Orion would have made use of atmospheric blast waves for the initial launch phase, but once it was out of the atmosphere it would have relied on ‘shaped’ nuclear charges. The shaped charges would have had a thick plate of teflon or some other substance, oriented toward the pusher plate at the back of Orion. The shaping of the nuclear blast would direct the majority of the radiation through the teflon and toward the Orion pusher plate. The teflon (and the bomb casing, etc.) would be ionized by the radiation and the directed plasma jet would smack against the back of the ship. Without the shaping of the charge and the extra block of ionizable mass, the explosion would not have transmitted much force to the pusher plate.
The difference between a ‘regular’ nuke and an Orion nuke is like the difference between a brick of C4, and a block of C4 formed into a HEAT round or Explosively Formed Penetrator.(Youtube video of Krakatoa shaped charge device)
the EMP is an effect of the interaction between the nuclear detonation, the earth’s atmosphere, and the earth’s magnetic field. In the absence of the latter two, an EMP would not be expected.
Exactly – but it was not supposed to be in direct contact with the “pusher plate” – material and particles from the device were going to be “blown toward” the pushed plate and provide oomph.
So, if nukes are going to be less destructive (by some amount that I have no idea how to figure out), what about conventional explosives? Presumably at least some of the issues are going to be the same, but are they mitigated by the gases released? For that matter, how much gas can a conventional explosive release, anyhow?
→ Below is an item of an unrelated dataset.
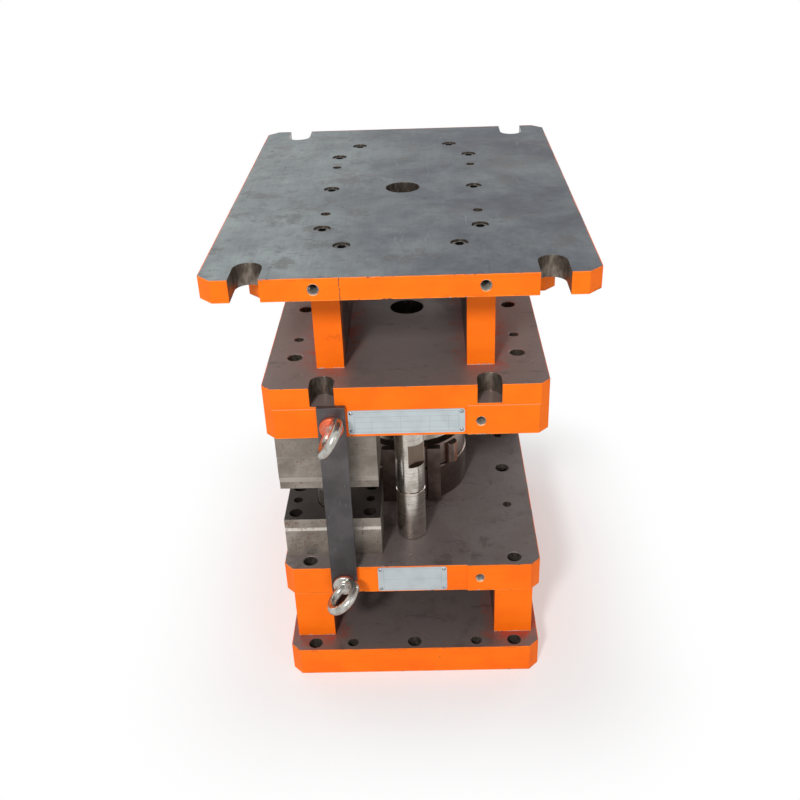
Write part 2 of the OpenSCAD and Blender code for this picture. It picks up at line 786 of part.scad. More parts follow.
module support_plate() {
    color(orange) translate([0, 0, z_support]) difference() {
        plate(upper_shoe_w, shoe_l, support_t, shoe_chamfer);
        hole(rod_room_d, support_t);
        spacer_pattern() {
            hole(top_screw_d + hole_play, support_t);
            hole(dowel_hole_d, support_t);
        }
        four(corner_screw_x, corner_screw_y) translate([0, 0, support_t])
            tapped(top_screw_d + slack, screw_hole);
    }
}

module clamp_plate() {
    color(orange) translate([0, 0, z_top]) difference() {
        plate(top_w, top_l, top_t, top_chamfer);
        hole(centre_hole_d, top_t);
        for (turn = [0, 180])
            rotate([0, 0, turn]) pair(slot_x, -top_l / 2) translate([0, 0, -eps])
                open_slot(slot_w, slot_l, top_t + 2 * eps);
        spacer_pattern() {
            head_hole(top_screw_d, top_t, top_seat);
            hole(dowel_hole_d, top_t);
        }
        four(corner_screw_x, corner_screw_y) head_hole(top_screw_d, top_t, top_seat);
        for (turn = [0, 180])
            rotate([0, 0, turn]) pair(strap_x) on_front(0, top_t / 2, -top_l / 2)
                tapped(tap_d, eye_hole_l);
    }
}

module clamp_plate_screws() {
    seat = z_end - top_seat;
    color(black) {
        for (y = top_screw_y)
            pair(upper_spacer_x, y) translate([0, 0, seat])
                cap_screw(top_screw_d, seat - z_support + thread_depth);
        four(corner_screw_x, corner_screw_y) translate([0, 0, seat])
            cap_screw(top_screw_d, seat - z_top + thread_depth);
    }
}

module upper_dowels() {
    color(bright) four(upper_spacer_x, top_dowel_y) translate([0, 0, z_support - thread_depth + thread_spare])
        cylinder(d = dowel_d, h = thread_depth - thread_spare + support_t + top_t - top_dowel_low);
}

module upper_spacer_screws() {
    color(black) for (y = spacer_screw_y)
        pair(upper_spacer_x, y) translate([0, 0, z_upper_face + spacer_seat]) rotate([180, 0, 0])
            cap_screw(screw_d, upper_shoe_t - spacer_seat + thread_depth);
}

// Levels of the upper guide unit, measured down from the face of the upper shoe
z_packing = z_upper_face - packing_h;
z_bush_block = z_packing - bush_block_h;
z_bush_keeper = z_bush_block - bush_keeper_t;

module packing_block(back) {
    color(pale) guide_place(back) translate([0, 0, z_packing]) difference() {
        plain_block(packing_h);
        hole(bush_clear_d, packing_h);
        four(guide_screw_x, guide_screw_y) hole(screw_d + hole_play, packing_h);
    }
}

module bush_block(back) {
    color(pale) guide_place(back) translate([0, 0, z_bush_block]) difference() {
        translate([0, 0, bush_block_h]) rotate([180, 0, 0]) bevelled_block(bush_block_h, bush_bevel);
        hole(bush_d + fit_play, bush_block_h);
        four(guide_screw_x, guide_screw_y) translate([0, 0, bush_block_h]) rotate([180, 0, 0])
            head_hole(screw_d, bush_block_h, bush_seat - bush_keeper_t);
    }
}

module guide_bush(back) {
    color(bronze) guide_place(back) translate([0, 0, z_bush_block]) difference() {
        cylinder(d = bush_d, h = bush_block_h);
        hole(post_d + 2 * post_play, bush_block_h);
    }
}

module bush_keeper(back) {
    color(pale) guide_place(back) translate([0, 0, z_bush_keeper]) difference() {
        plain_block(bush_keeper_t, block_relief);
        hole(post_d + 2, bush_keeper_t);
        four(guide_screw_x, guide_screw_y) hole(1.5 * screw_d + head_play, bush_keeper_t);
    }
}

module bush_block_screws() {
    color(black) for (back = [false, true])
        guide_place(back) four(guide_screw_x, guide_screw_y)
            translate([0, 0, z_bush_keeper + bush_seat]) rotate([180, 0, 0])
                cap_screw(screw_d, z_upper_face - z_bush_keeper - bush_seat + thread_depth);
}

// The holder of the draw die: a turned body with a flange against the upper shoe
module die_holder() {
    z0 = z_die_top;
    color(ground) difference() {
        rotate_extrude($fn = 128) polygon([
            [rod_hole_d / 2, z_upper_face], [rod_hole_d / 2, z_pad_roof], [pad_pocket_d / 2, z_pad_roof],
            [pad_pocket_d / 2, z0], [die_d / 2, z0], [die_d / 2, z_upper_face - flange_t],
            [flange_d / 2, z_upper_face - flange_t], [flange_d / 2, z_upper_face]]);
        ring_of(flange_screw_pcr, pin_turns) translate([0, 0, z_upper_face]) rotate([180, 0, 0])
            head_hole(screw_d, flange_t, flange_seat);
        ring_of(ring_screw_pcr, cross_turns) translate([0, 0, z0])
            head_hole(screw_d, z_upper_face - z0, die_screw_seat);
    }
}

// The draw die is a turned ring: a rounded mouth, the bore and a step for the knock-out pad
module draw_die() {
    r = die_bore / 2;
    mouth = [for (a = [0 : 15 : 90]) [r + die_r - die_r * sin(a), z_die + die_r - die_r * cos(a)]];
    color(bright) difference() {
        rotate_extrude($fn = 128) polygon(concat(mouth, [
            [r, z_die_step], [pad_pocket_d / 2, z_die_step], [pad_pocket_d / 2, z_die_top],
            [die_d / 2, z_die_top], [die_d / 2, z_die + ring_chamfer], [die_d / 2 - ring_chamfer, z_die]]));
        ring_of(ring_screw_pcr, cross_turns) translate([0, 0, z_die_top])
            tapped(screw_d + slack, screw_hole);
    }
}

module die_holder_screws() {
    color(black) ring_of(flange_screw_pcr, pin_turns)
        translate([0, 0, z_upper_face - flange_t + flange_seat]) rotate([180, 0, 0])
            cap_screw(screw_d, flange_t - flange_seat + thread_depth);
}

module draw_die_screws() {
    color(black) ring_of(ring_screw_pcr, cross_turns) translate([0, 0, z_upper_face - die_screw_seat])
        cap_screw(screw_d, z_upper_face - die_screw_seat - z_die_top + thread_depth);
}

// The strap holds the halves together; its lower end is forked, so it lifts off the lower bolt
module transport_strap() {
    z0 = eye_low - strap_end;
    z1 = eye_high + strap_head;
    hole_d = eye_d + hole_play;
    color(dark) translate([-strap_x, front, 0]) difference() {
        translate([-strap_w / 2, -strap_t, z0]) cube([strap_w, strap_t, z1 - z0]);
        translate([0, eps, eye_high]) rotate([90, 0, 0]) cylinder(d = hole_d, h = strap_t + 2 * eps);
        translate([0, eps, eye_low]) rotate([90, 0, 0]) cylinder(d = hole_d, h = strap_t + 2 * eps);
        translate([-hole_d / 2, -strap_t - eps, z0 - eps])
            cube([hole_d, strap_t + 2 * eps, strap_end + eps]);
    }
}

module upper_nameplate() {
    color(bright) translate([0, recess_y, z_upper_face + pad_h / 2]) name_sheet(upper_name_w, upper_name_h);
}

module upper_nameplate_rivets() {
    color(bright) translate([0, recess_y, z_upper_face + pad_h / 2]) rivets(upper_name_w, upper_name_h);
}

// The pad pushes the drawn cup out of the die; its flange stops on the step of the draw die
module knock_out_pad() {
    color(ground) rotate_extrude($fn = 96) polygon([
        [0, z_pad], [pad_d / 2 - pad_chamfer, z_pad], [pad_d / 2, z_pad + pad_chamfer], [pad_d / 2, z_pad_flange],
        [pad_flange_d / 2, z_pad_flange], [pad_flange_d / 2, z_pad_top], [0, z_pad_top]]);
}

module knock_out_rod() {
    color(bright) translate([0, 0, z_pad_top]) cylinder(d = rod_d, h = z_rod_top - z_pad_top);
}

bottom_plate();
lower_spacer(-1);  // lower_spacer_left
lower_spacer(1);  // lower_spacer_right
lower_shoe();
lower_nameplate();
lower_nameplate_rivets();
lower_frame_screws();
lower_dowels();
guide_block(false);  // guide_block_front
guide_block(true);  // guide_block_back
post_keeper(false);  // post_keeper_front
post_keeper(true);  // post_keeper_back
guide_post(false);  // guide_post_front
guide_post(true);  // guide_post_back
guide_block_screws();
guide_block_dowels();
lower_stop_post(false);  // lower_stop_post_front
lower_stop_post(true);  // lower_stop_post_back
punch_base();
draw_punch();
punch_base_screws();
punch_screws();
lower_eye_bolt();
blank_holder_ring();
guide_strips();
cushion_pins();
cushion_plate();
upper_shoe();
upper_spacer(-1);  // upper_spacer_left
upper_spacer(1);  // upper_spacer_right
support_plate();
clamp_plate();
clamp_plate_screws();
upper_dowels();
upper_spacer_screws();
packing_block(false);  // packing_block_front
packing_block(true);  // packing_block_back
bush_block(false);  // bush_block_front
bush_block(true);  // bush_block_back
bush_keeper(false);  // bush_keeper_front
bush_keeper(true);  // bush_keeper_back
guide_bush(false);  // guide_bush_front
guide_bush(true);  // guide_bush_back
bush_block_screws();
upper_stop_post(false);  // upper_stop_post_front
upper_stop_post(true);  // upper_stop_post_back
die_holder();
draw_die();
die_holder_screws();
draw_die_screws();
transport_strap();
upper_eye_bolt();
upper_nameplate();
upper_nameplate_rivets();
knock_out_pad();
knock_out_rod();
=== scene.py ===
# %% [markdown]
# A drawing die is a press tool: heavy plates kept apart by spacers, an upper half that
# slides on guide posts, and a round punch and die in the middle. The parts that move and
# fit come ready made from the CAD model. This lesson gives them their finishes (paint,
# ground steel, turned steel, mill scale) and adds small forms such as threads and forged
# eye bolts. Everything is in metres, with the front of the die towards -Y.

# %% Load the frame
import bpy
import math
import numpy as np
from mathutils import Euler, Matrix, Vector


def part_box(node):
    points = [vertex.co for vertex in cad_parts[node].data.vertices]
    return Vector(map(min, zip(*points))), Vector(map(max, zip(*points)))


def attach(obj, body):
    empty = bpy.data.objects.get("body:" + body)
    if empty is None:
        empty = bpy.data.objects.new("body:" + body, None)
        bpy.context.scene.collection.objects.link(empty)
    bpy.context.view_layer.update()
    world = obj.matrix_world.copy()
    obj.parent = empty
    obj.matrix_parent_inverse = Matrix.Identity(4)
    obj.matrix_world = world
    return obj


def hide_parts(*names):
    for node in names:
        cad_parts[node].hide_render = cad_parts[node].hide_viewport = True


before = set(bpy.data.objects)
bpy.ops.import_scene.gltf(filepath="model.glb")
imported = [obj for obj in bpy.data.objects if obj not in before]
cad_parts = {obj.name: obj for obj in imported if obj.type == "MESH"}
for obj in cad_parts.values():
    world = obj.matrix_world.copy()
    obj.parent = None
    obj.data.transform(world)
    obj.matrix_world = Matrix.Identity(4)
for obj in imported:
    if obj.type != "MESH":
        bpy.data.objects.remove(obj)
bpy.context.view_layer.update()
MM = 0.001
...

Bypassing all the scientific stuff, Sci-fi movies and Eve Online would be REALLY, REALLY boring if you couldn’t hear anything. On the other hand, too much sound would defy your ability to to suspend belief.
From inside your own spaceship, it seems logical that you would hear the sound of your own guns and the sounds of ammunition hitting your ship, but not much of anything else.
Isn’t there a similar problem with colors in space?
At 7:50 in that video they show a nuclear explosion on the ground, and a number of crossing parallel smoke trails from the sky to the ground are visible to the right of the blast. Anyone know what they are?
Most people when they play Eve turn sound effects off, so I think most people are cool with the idea that they are in the silent void of space.
I’m just curious to what degree you’d actually hear or feel the explosions in a battle around you. In the game you are actually kilometers away from your enemies, and from different angles you can and cannot hear the battle sounds. Sometimes flying near someone else in battle you can hear their battle. I was wondering if there would be any point where the explosion is powerful enough to rattle your ship.
They are smoke streamers used to track the explosion shockwave: Nuclear test streamers - Everything2.com
Going back to the movies, and somewhat off-topic, are terrestrial explosions depicted realistically?
IANA explosives expert, but I’d say no.
Where’s the delay or distortion of sound with distance? Or echoing?
And explosions always seem to sound the same regardless of the bomb type, scale, or what material is near the explosion site: I suspect that these things should make a big difference.
Movie makers make up physics generally that will be the least distracting to the “plot” of such films.
There is a medium, just not a very dense one. Space is filled with charged gas molecules that interact though that charge; objects moving through space produce a shockwave. You can’t hear it because the medium is far too thin, but it exists. So in that sense there is sound of a sort in space; spaceships, satellites and even the Moon produce shockwaves that could be translated into audible sound if you liked.